[GOAL]
Reproduce each record exactly.

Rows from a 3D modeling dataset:
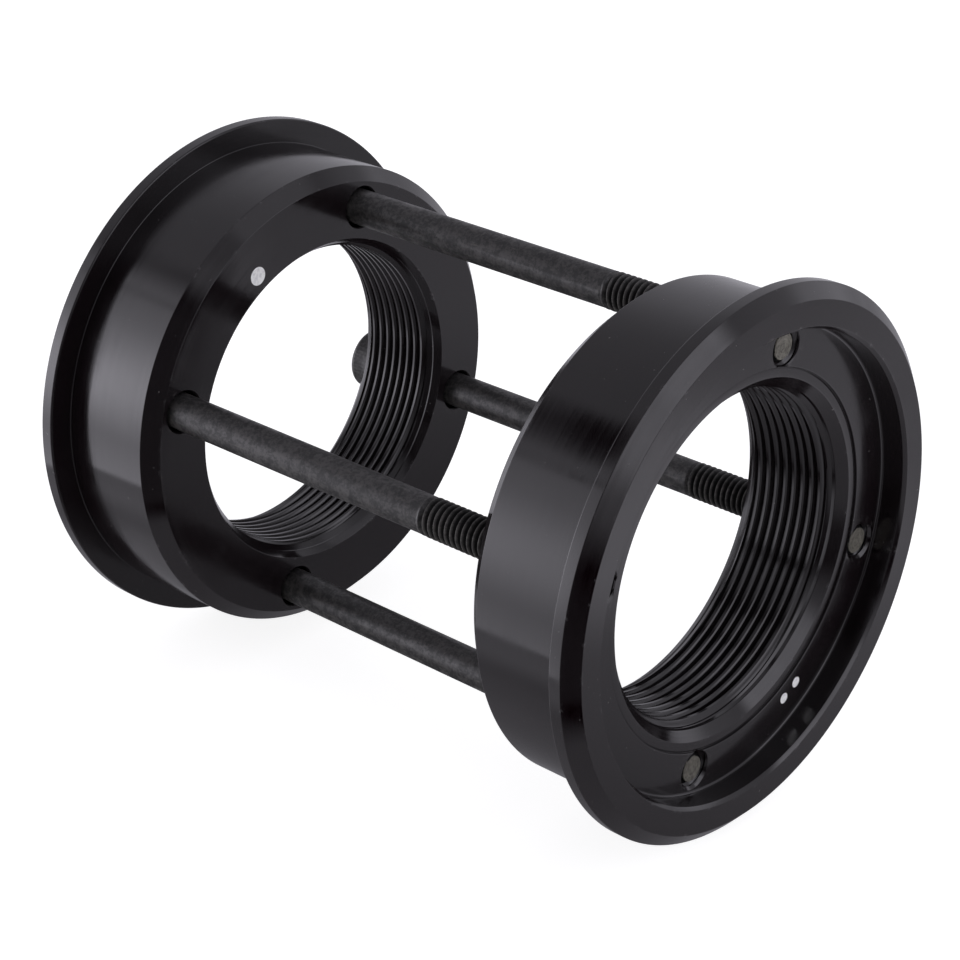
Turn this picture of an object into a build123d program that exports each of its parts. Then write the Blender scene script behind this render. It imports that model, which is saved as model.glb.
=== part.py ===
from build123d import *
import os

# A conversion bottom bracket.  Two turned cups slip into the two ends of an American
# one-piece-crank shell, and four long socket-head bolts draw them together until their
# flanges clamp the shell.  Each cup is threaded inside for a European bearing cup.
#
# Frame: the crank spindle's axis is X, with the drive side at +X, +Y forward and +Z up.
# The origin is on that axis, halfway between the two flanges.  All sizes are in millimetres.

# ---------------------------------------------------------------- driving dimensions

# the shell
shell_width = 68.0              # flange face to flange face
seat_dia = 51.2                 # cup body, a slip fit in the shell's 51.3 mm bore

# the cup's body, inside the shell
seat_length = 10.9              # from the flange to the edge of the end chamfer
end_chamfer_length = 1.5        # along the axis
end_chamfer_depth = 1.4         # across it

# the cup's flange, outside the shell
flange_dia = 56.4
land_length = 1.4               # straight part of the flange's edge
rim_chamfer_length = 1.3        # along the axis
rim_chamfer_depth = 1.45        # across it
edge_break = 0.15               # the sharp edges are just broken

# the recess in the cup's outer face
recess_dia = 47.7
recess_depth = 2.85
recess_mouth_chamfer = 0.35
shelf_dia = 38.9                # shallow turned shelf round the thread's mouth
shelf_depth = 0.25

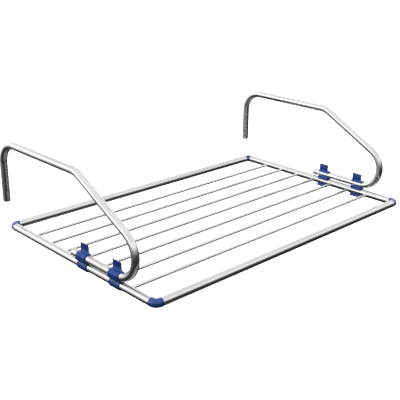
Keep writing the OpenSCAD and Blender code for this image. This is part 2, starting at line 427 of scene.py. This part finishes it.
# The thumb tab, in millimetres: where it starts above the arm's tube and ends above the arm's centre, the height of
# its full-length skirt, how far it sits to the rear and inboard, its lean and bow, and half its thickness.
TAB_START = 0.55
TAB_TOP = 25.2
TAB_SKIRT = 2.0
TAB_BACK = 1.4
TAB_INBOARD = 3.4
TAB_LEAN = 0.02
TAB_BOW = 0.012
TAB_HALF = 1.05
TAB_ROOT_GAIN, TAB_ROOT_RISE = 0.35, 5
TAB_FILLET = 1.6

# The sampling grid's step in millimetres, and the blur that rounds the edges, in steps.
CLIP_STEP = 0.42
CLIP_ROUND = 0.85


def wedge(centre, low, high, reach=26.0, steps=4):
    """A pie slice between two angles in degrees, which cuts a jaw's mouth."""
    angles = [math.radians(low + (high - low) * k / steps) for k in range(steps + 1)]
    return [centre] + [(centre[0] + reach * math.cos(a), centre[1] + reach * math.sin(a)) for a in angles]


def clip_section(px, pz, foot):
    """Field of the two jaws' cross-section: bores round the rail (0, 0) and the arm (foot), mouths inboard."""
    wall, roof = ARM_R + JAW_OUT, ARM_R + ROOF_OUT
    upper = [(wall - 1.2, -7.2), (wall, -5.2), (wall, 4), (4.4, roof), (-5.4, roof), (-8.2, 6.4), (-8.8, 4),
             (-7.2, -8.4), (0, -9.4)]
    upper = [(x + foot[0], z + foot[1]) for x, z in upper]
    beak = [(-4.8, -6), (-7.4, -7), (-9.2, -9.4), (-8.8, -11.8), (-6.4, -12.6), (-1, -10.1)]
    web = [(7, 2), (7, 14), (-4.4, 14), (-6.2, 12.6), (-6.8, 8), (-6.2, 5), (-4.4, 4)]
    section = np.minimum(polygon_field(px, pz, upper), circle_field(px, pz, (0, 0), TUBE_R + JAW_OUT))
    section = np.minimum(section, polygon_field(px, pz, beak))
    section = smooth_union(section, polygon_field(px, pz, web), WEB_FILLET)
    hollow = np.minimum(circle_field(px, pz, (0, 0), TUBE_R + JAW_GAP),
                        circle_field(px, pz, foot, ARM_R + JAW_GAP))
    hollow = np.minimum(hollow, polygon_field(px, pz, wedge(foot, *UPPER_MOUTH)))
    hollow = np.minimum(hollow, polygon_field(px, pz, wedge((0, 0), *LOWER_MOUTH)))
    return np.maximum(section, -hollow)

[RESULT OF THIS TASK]
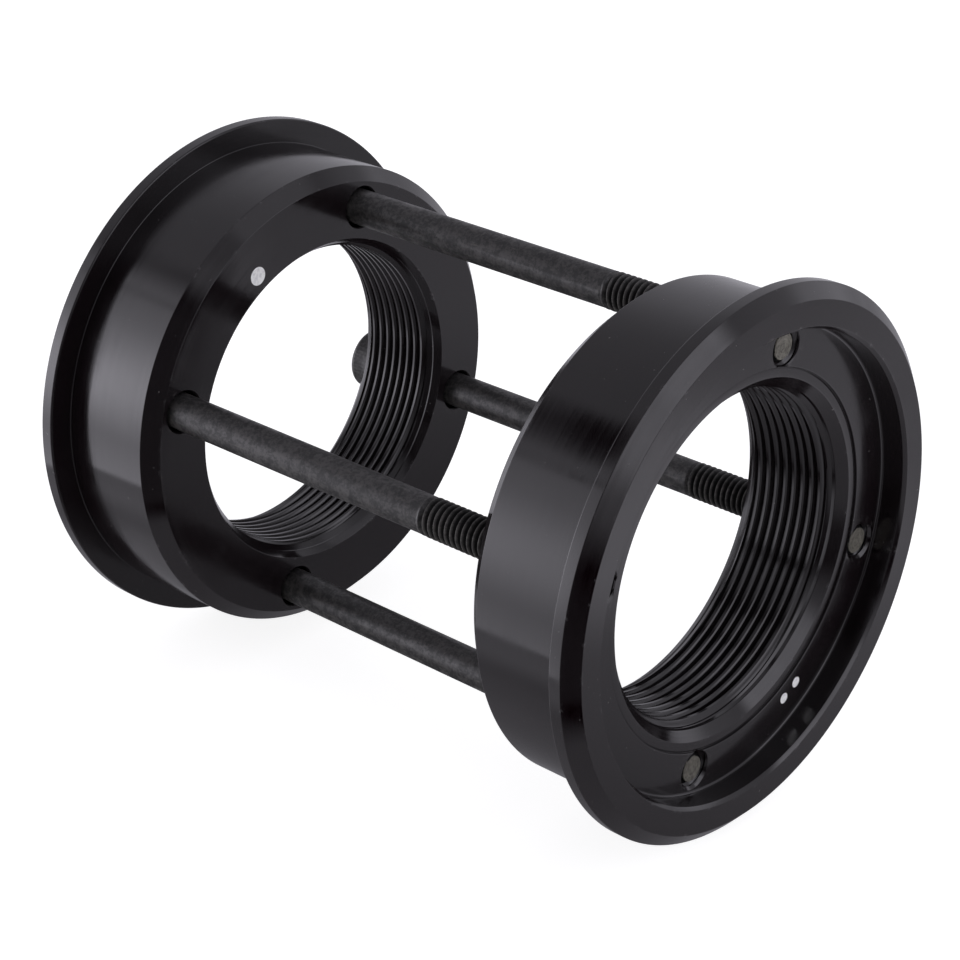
Turn this picture of an object into a build123d program that exports each of its parts. Then write the Blender scene script behind this render. It imports that model, which is saved as model.glb.
=== part.py ===
from build123d import *
import os

# A conversion bottom bracket.  Two turned cups slip into the two ends of an American
# one-piece-crank shell, and four long socket-head bolts draw them together until their
# flanges clamp the shell.  Each cup is threaded inside for a European bearing cup.
#
# Frame: the crank spindle's axis is X, with the drive side at +X, +Y forward and +Z up.
# The origin is on that axis, halfway between the two flanges.  All sizes are in millimetres.

# ---------------------------------------------------------------- driving dimensions

# the shell
shell_width = 68.0              # flange face to flange face
seat_dia = 51.2                 # cup body, a slip fit in the shell's 51.3 mm bore

# the cup's body, inside the shell
seat_length = 10.9              # from the flange to the edge of the end chamfer
end_chamfer_length = 1.5        # along the axis
end_chamfer_depth = 1.4         # across it

# the cup's flange, outside the shell
flange_dia = 56.4
land_length = 1.4               # straight part of the flange's edge
rim_chamfer_length = 1.3        # along the axis
rim_chamfer_depth = 1.45        # across it
edge_break = 0.15               # the sharp edges are just broken

# the recess in the cup's outer face
recess_dia = 47.7
recess_depth = 2.85
recess_mouth_chamfer = 0.35
shelf_dia = 38.9                # shallow turned shelf round the thread's mouth
shelf_depth = 0.25

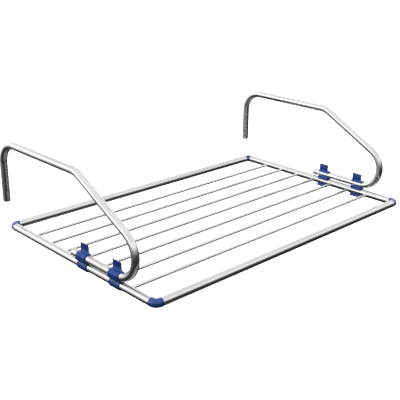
Keep writing the OpenSCAD and Blender code for this image. This is part 2, starting at line 427 of scene.py. This part finishes it.
# The thumb tab, in millimetres: where it starts above the arm's tube and ends above the arm's centre, the height of
# its full-length skirt, how far it sits to the rear and inboard, its lean and bow, and half its thickness.
TAB_START = 0.55
TAB_TOP = 25.2
TAB_SKIRT = 2.0
TAB_BACK = 1.4
TAB_INBOARD = 3.4
TAB_LEAN = 0.02
TAB_BOW = 0.012
TAB_HALF = 1.05
TAB_ROOT_GAIN, TAB_ROOT_RISE = 0.35, 5
TAB_FILLET = 1.6

# The sampling grid's step in millimetres, and the blur that rounds the edges, in steps.
CLIP_STEP = 0.42
CLIP_ROUND = 0.85


def wedge(centre, low, high, reach=26.0, steps=4):
    """A pie slice between two angles in degrees, which cuts a jaw's mouth."""
    angles = [math.radians(low + (high - low) * k / steps) for k in range(steps + 1)]
    return [centre] + [(centre[0] + reach * math.cos(a), centre[1] + reach * math.sin(a)) for a in angles]


def clip_section(px, pz, foot):
    """Field of the two jaws' cross-section: bores round the rail (0, 0) and the arm (foot), mouths inboard."""
    wall, roof = ARM_R + JAW_OUT, ARM_R + ROOF_OUT
    upper = [(wall - 1.2, -7.2), (wall, -5.2), (wall, 4), (4.4, roof), (-5.4, roof), (-8.2, 6.4), (-8.8, 4),
             (-7.2, -8.4), (0, -9.4)]
    upper = [(x + foot[0], z + foot[1]) for x, z in upper]
    beak = [(-4.8, -6), (-7.4, -7), (-9.2, -9.4), (-8.8, -11.8), (-6.4, -12.6), (-1, -10.1)]
    web = [(7, 2), (7, 14), (-4.4, 14), (-6.2, 12.6), (-6.8, 8), (-6.2, 5), (-4.4, 4)]
    section = np.minimum(polygon_field(px, pz, upper), circle_field(px, pz, (0, 0), TUBE_R + JAW_OUT))
    section = np.minimum(section, polygon_field(px, pz, beak))
    section = smooth_union(section, polygon_field(px, pz, web), WEB_FILLET)
    hollow = np.minimum(circle_field(px, pz, (0, 0), TUBE_R + JAW_GAP),
                        circle_field(px, pz, foot, ARM_R + JAW_GAP))
    hollow = np.minimum(hollow, polygon_field(px, pz, wedge(foot, *UPPER_MOUTH)))
    hollow = np.minimum(hollow, polygon_field(px, pz, wedge((0, 0), *LOWER_MOUTH)))
    return np.maximum(section, -hollow)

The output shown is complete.